Serious accusations against Google, alleging algorithmically-orchestrated bias, are surfacing once again to haunt the tech giant in a very sensitive political moment ahead of next year's presidential election.
Previously, Google insiders spoke about blacklists restricting the appearance of mostly conservative news sources and topics in Google's properties such as Search and News. This is something that Google has repeatedly denied, including during congressional testimonies.
Now, the Wall Street Journal (WSJ) has come up with an investigation of its own that claims to confirm Google does employ blacklists to prevent certain information from appearing on its sites.
The newspaper claims to have seen documents proving that Google was “blacklisting” conservative publications in Google News.
According to this, other uses for blacklists have been to block spam sites and those with illegal content related to piracy or child abuse.

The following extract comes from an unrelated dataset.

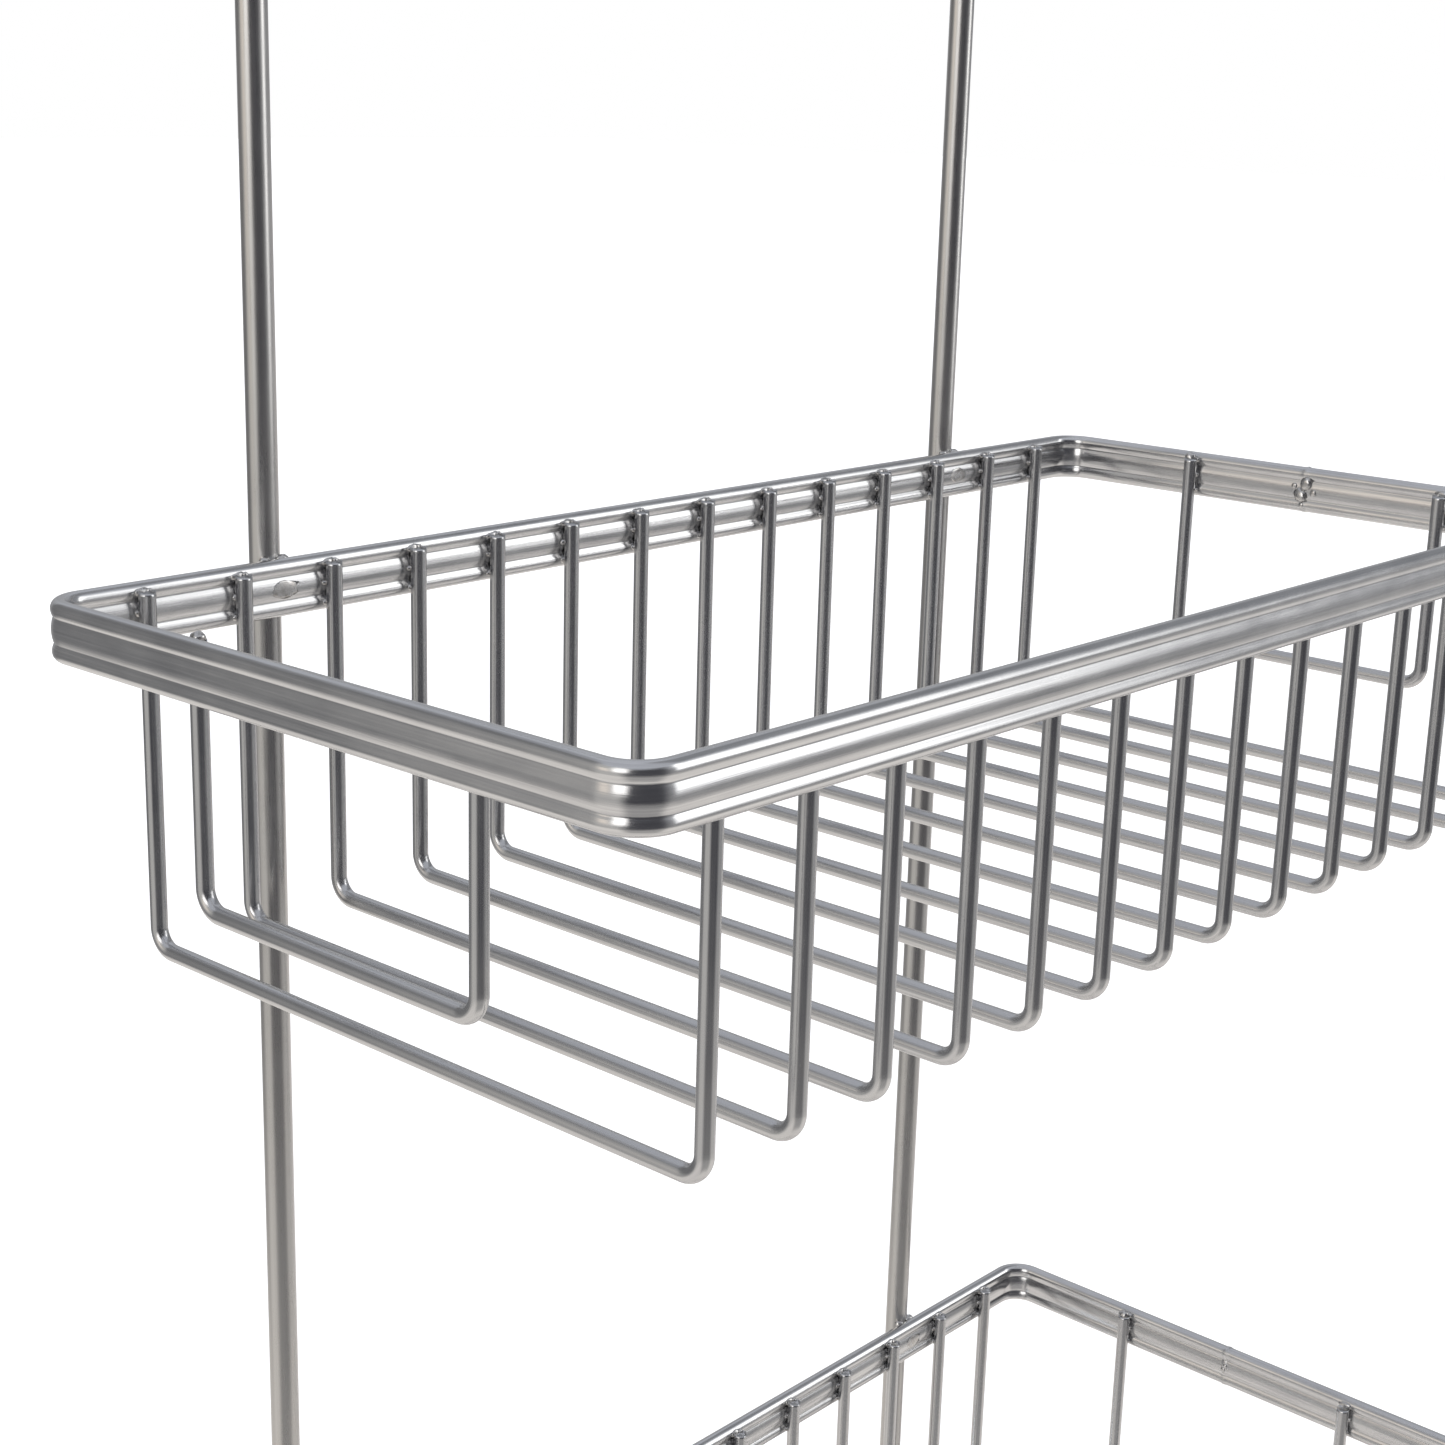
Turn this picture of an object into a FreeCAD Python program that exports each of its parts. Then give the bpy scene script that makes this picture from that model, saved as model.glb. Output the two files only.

The accusation is that Google is training its algorithms to remove or restrict certain topics and sources – but the company's defense, as it continues to deny any bias, is that it does not “manually determine the order of any search result.” (Since algorithms don't write themselves, “manual input” had to have happened at some point in the process.)
In the same breath, a spokesperson for Google is quoted as saying that “sites that don't adhere to Google News ‘inclusion policies'” are “not eligible to appear on news surfaces or in information boxes in Search.”
Some of those sites are the Gateway Pundit and the United West, described as right-wing, included in the blacklist with hundreds of others, and excluded from Google News though not from Google Search, according to the report.
Appearing before Congress in 2018, Google's VP of Public Policy Karan Bhatia, when asked point-blank if the company maintained political blacklists, replied, “No, ma'am, we don't use blacklists/whitelists to influence our search results.”
Citing a Google document from that same year, the WSJ now reports that these blacklists exist – with the goal to “bar the sites from surfacing in any Search feature or news product sites.”
In some cases, Google reportedly changes algorithms to promote large businesses, like its big ad partner eBay , at the expense of smaller competitors – and other times to protect politicians and “issues.”
One way is to control what appears in the autocomplete suggestions that pop up beneath the search box – and issues like abortion and immigration are edited here in order to remove “more-incendiary suggestions.”
The WSJ compared Duckduckgo and Google autocomplete results in Joe Biden and other terms, and found that ‘creepy' was suggested every time by the former but never by Google.